Computing Pages

by Francesc Hervada-Sala


Unix: A Text-Aware Environment

Unix is not as many operating systems a mere conglomerate of services, but it is based upon a design principle that organizes all the software — not only the base system but also user defined commands and third party programs — as a consistent whole. A Unix system builds an integrated, powerful, clean development environment. What makes Unix different from other systems is its text-awareness. It is not really text-oriented, because it does not base upon an explicit unified concept of text, but it can be perceived as a predecessor of text-orientation.

At the heart of the system there is a text structure, the file system, that organizes and unifies all system resources. It defines a consistent name space for all entities the system is aware of.
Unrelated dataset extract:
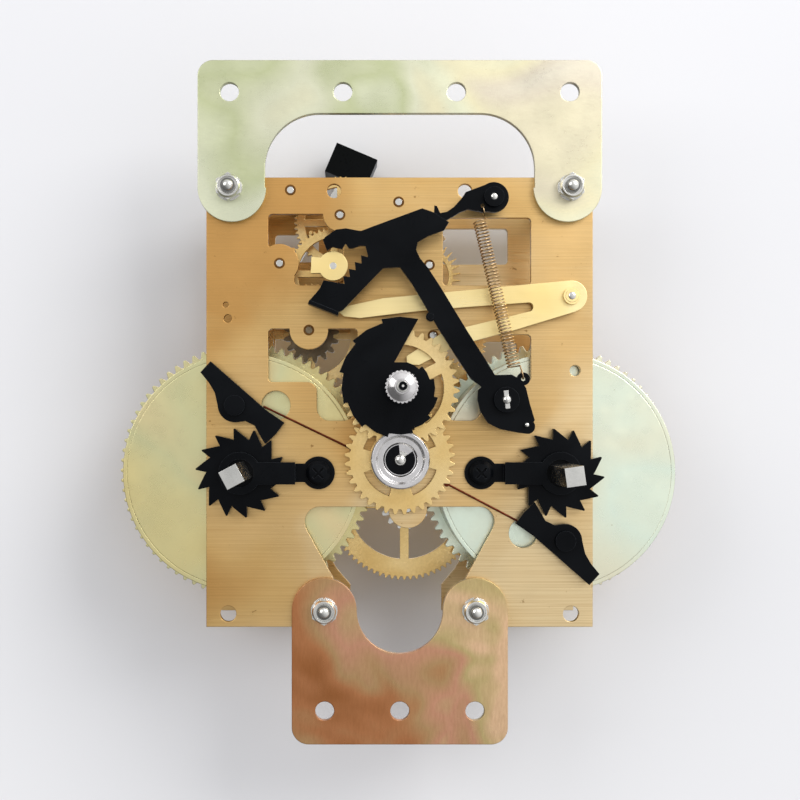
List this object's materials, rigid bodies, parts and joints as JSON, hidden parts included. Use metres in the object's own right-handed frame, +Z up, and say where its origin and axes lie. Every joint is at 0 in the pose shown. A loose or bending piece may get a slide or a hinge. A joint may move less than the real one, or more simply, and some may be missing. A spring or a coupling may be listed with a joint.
{
  "type": "clock movement",
  "caption": "Two-train striking clock movement with spring barrels, rack strike, motion work and plate-mounted brackets.",
  "frame": {"origin": "middle of the minute hand's seat, on the hand arbor", "axes": "+Z up along the plates' length, +X to the right seen from the dial side, -Y out towards the hands"},
  "size_m": [0.139, 0.0615, 0.1621],
  "materials": {
    "plate_brass": "brushed and slightly aged",
    "wheel_brass": "satin",
    "barrel_brass": "satin, turned",
    "lever_brass": "bright",
    "upper_zinc": "passivated zinc plate",
    "lower_zinc": "passivated zinc plate",
    "bright_steel": "satin",
    "black_steel": "black oxide, satin",
    "spring_wire": "tempered brown",
    "spring_steel": "blued",
    "nickel": "nickel plate"
  },
  "bodies": {
    "frame": {"front_plate": "plate_brass", "back_plate": "plate_brass", "pillars": "bright_steel", "pillar_nuts": "bright_steel", "upper_bracket": "upper_zinc", "lower_bracket": "lower_zinc", "left_bridge": "black_steel", "right_bridge": "black_steel", "bridge_screws": "black_steel", "click_studs": "black_steel", "click_springs": "spring_wire", "lever_studs": "bright_steel", "minute_wheel_post": "bright_steel", "suspension_cock": "plate_brass", "tension_spring": "spring_wire"},
    "left_winding": {"left_winding_arbor": "bright_steel", "left_ratchet": "black_steel"},
    "right_winding": {"right_winding_arbor": "bright_steel", "right_ratchet": "black_steel"},
    "left_click": {"left_click": "black_steel"},
    "right_click": {"right_click": "black_steel"},
    "strike_barrel": {"strike_barrel": "barrel_brass", "strike_barrel_cap": "upper_zinc", "strike_mainspring": "spring_steel"},
    "time_barrel": {"time_barrel": "barrel_brass", "time_barrel_cap": "upper_zinc", "time_mainspring": "spring_steel"},
    "minute_arbor": {"minute_arbor": "bright_steel", "lifting_cam": "wheel_brass"},
    "hour": {"hour_wheel": "wheel_brass", "hour_pipe": "nickel", "snail": "black_steel"},
    "minute_wheel": {"minute_wheel": "wheel_brass", "minute_pinion": "bright_steel", "clutch_cup": "nickel"},
    "strike_second": {"strike_second_arbor": "bright_steel", "strike_second_wheel": "wheel_brass"},
    "gathering": {"gathering_arbor": "bright_steel", "gathering_wheel": "wheel_brass", "gathering_pallet": "lever_brass"},
    "warning": {"warning_arbor": "bright_steel", "warning_wheel": "wheel_brass"},
    "fly": {"fly_arbor": "bright_steel", "fly_fan": "wheel_brass"},
    "time_second": {"time_second_arbor": "bright_steel", "time_second_wheel": "wheel_brass"},
    "third": {"third_arbor": "bright_steel", "third_wheel": "wheel_brass"},
    "fourth": {"fourth_arbor": "bright_steel", "fourth_wheel": "wheel_brass"},
    "escape": {"escape_arbor": "bright_steel", "escape_wheel": "wheel_brass"},
    "anchor": {"anchor": "bright_steel", "crutch": "wheel_brass"},
    "hammer": {"hammer_arbor": "bright_steel", "hammer_head": "black_steel"},
    "rack": {"rack": "black_steel"},
    "rack_hook": {"rack_hook": "black_steel"},
    "lifting_lever": {"lifting_lever": "lever_brass"}
  },
  "joints": [
    {"name": "strike_barrel_spin", "type": "hinge", "parent": "frame", "child": "strike_barrel", "pos_m": [-0.0377, 0.02, -0.02], "axis": [0, -1, 0], "continuous": true},
    {"name": "strike_second_spin", "type": "hinge", "parent": "frame", "child": "strike_second", "pos_m": [-0.0216, 0.02, 0.01398], "axis": [0, -1, 0], "continuous": true},
    {"name": "gathering_spin", "type": "hinge", "parent": "frame", "child": "gathering", "pos_m": [-0.0157, 0.02, 0.02831], "axis": [0, -1, 0], "continuous": true},
    {"name": "warning_spin", "type": "hinge", "parent": "frame", "child": "warning", "pos_m": [-0.0142, 0.02, 0.04143], "axis": [0, -1, 0], "continuous": true},
    {"name": "fly_spin", "type": "hinge", "parent": "frame", "child": "fly", "pos_m": [-0.026, 0.02, 0.04734], "axis": [0, -1, 0], "continuous": true},
    {"name": "time_barrel_spin", "type": "hinge", "parent": "frame", "child": "time_barrel", "pos_m": [0.0377, 0.02, -0.02], "axis": [0, -1, 0], "continuous": true},
    {"name": "time_second_spin", "type": "hinge", "parent": "frame", "child": "time_second", "pos_m": [0.00192, 0.02, -0.0286], "axis": [0, -1, 0], "continuous": true},
    {"name": "third_spin", "type": "hinge", "parent": "frame", "child": "third", "pos_m": [0.005, 0.02, -0.00732], "axis": [0, -1, 0], "continuous": true},
    {"name": "fourth_spin", "type": "hinge", "parent": "frame", "child": "fourth", "pos_m": [0.008, 0.02, 0.0127], "axis": [0, -1, 0], "continuous": true},
    {"name": "escape_spin", "type": "hinge", "parent": "frame", "child": "escape", "pos_m": [0.0071, 0.02, 0.02948], "axis": [0, -1, 0], "continuous": true},
    {"name": "minute_arbor_spin", "type": "hinge", "parent": "frame", "child": "minute_arbor", "pos_m": [0, 0.02, 0], "axis": [0, -1, 0], "continuous": true},
    {"name": "minute_wheel_spin", "type": "hinge", "parent": "frame", "child": "minute_wheel", "pos_m": [0, 0.02, -0.0168], "axis": [0, -1, 0], "continuous": true},
    {"name": "hour_spin", "type": "hinge", "parent": "frame", "child": "hour", "pos_m": [0, 0.02, 0], "axis": [0, -1, 0], "continuous": true},
    {"name": "left_winding_turn", "type": "hinge", "parent": "frame", "child": "left_winding", "pos_m": [-0.0377, 0.02, -0.02], "axis": [0, 1, 0], "range_deg": [0, 24]},
    {"name": "left_click_lift", "type": "hinge", "parent": "frame", "child": "left_click", "pos_m": [-0.039, 0.02, -0.004], "axis": [0, -1, 0], "range_deg": [0, 14.4]},
    {"name": "right_winding_turn", "type": "hinge", "parent": "frame", "child": "right_winding", "pos_m": [0.0377, 0.02, -0.02], "axis": [0, 1, 0], "range_deg": [0, 24]},
    {"name": "right_click_lift", "type": "hinge", "parent": "frame", "child": "right_click", "pos_m": [0.039, 0.02, -0.036], "axis": [0, -1, 0], "range_deg": [0, 14.4]},
    {"name": "anchor_rock", "type": "hinge", "parent": "frame", "child": "anchor", "pos_m": [-0.0002, 0.02, 0.0445], "axis": [0, -1, 0], "range_deg": [-2, 2]},
    {"name": "hammer_lift", "type": "hinge", "parent": "frame", "child": "hammer", "pos_m": [-0.0286, 0.02, 0.0299], "axis": [0, -1, 0], "range_deg": [0, 12]},
    {"name": "rack_fall", "type": "hinge", "parent": "frame", "child": "rack", "pos_m": [0.0243, 0.02, -0.0028], "axis": [0, -1, 0], "range_deg": [0, 20], "deforming": ["tension_spring"]},
    {"name": "rack_hook_lift", "type": "hinge", "parent": "frame", "child": "rack_hook", "pos_m": [0.0217, 0.02, 0.0444], "axis": [0, 1, 0], "range_deg": [0, 8], "deforming": ["tension_spring"]},
    {"name": "lifting_lever_lift", "type": "hinge", "parent": "frame", "child": "lifting_lever", "pos_m": [0.0405, 0.02, 0.0218], "axis": [0, 1, 0], "range_deg": [0, 5]}
  ],
  "couplings": [
    {"joint": "strike_second_spin", "follows": "strike_barrel_spin", "ratio": -4.875},
    {"joint": "gathering_spin", "follows": "strike_barrel_spin", "ratio": 25.35},
    {"joint": "warning_spin", "follows": "strike_barrel_spin", "ratio": -141.96},
    {"joint": "fly_spin", "follows": "strike_barrel_spin", "ratio": 794.98},
    {"joint": "time_second_spin", "follows": "time_barrel_spin", "ratio": -5.5714},
    {"joint": "third_spin", "follows": "time_barrel_spin", "ratio": 42.343},
    {"joint": "fourth_spin", "follows": "time_barrel_spin", "ratio": -338.74},
    {"joint": "escape_spin", "follows": "time_barrel_spin", "ratio": 2506.7},
    {"joint": "minute_wheel_spin", "follows": "minute_arbor_spin", "ratio": -0.33333},
    {"joint": "hour_spin", "follows": "minute_arbor_spin", "ratio": 0.083333},
    {"joint": "left_click_lift", "follows": "left_winding_turn", "ratio": 0.6},
    {"joint": "right_click_lift", "follows": "right_winding_turn", "ratio": 0.6}
  ]
}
The file is itself a variant of text, too, although it is restricted to a list of character strings. The file is used also as interface between programs, being standard input and output, pipes, etc., all just files. The file is also used as ”run control file“ to pass parameters to programs. This allows a simple text editor to be a universal tool for controlling all aspects of the system's functionality regardless of software packages. This facilitates the programmatic control over the system's behavior, too, because all filters and tools that edit text files can be used to change settings. Note the extreme efficiency of this approach and the high costs one would have to pay in non-text-based systems to get similar functionality. In fact non-text-based systems cannot afford such functionality and remain much more limited.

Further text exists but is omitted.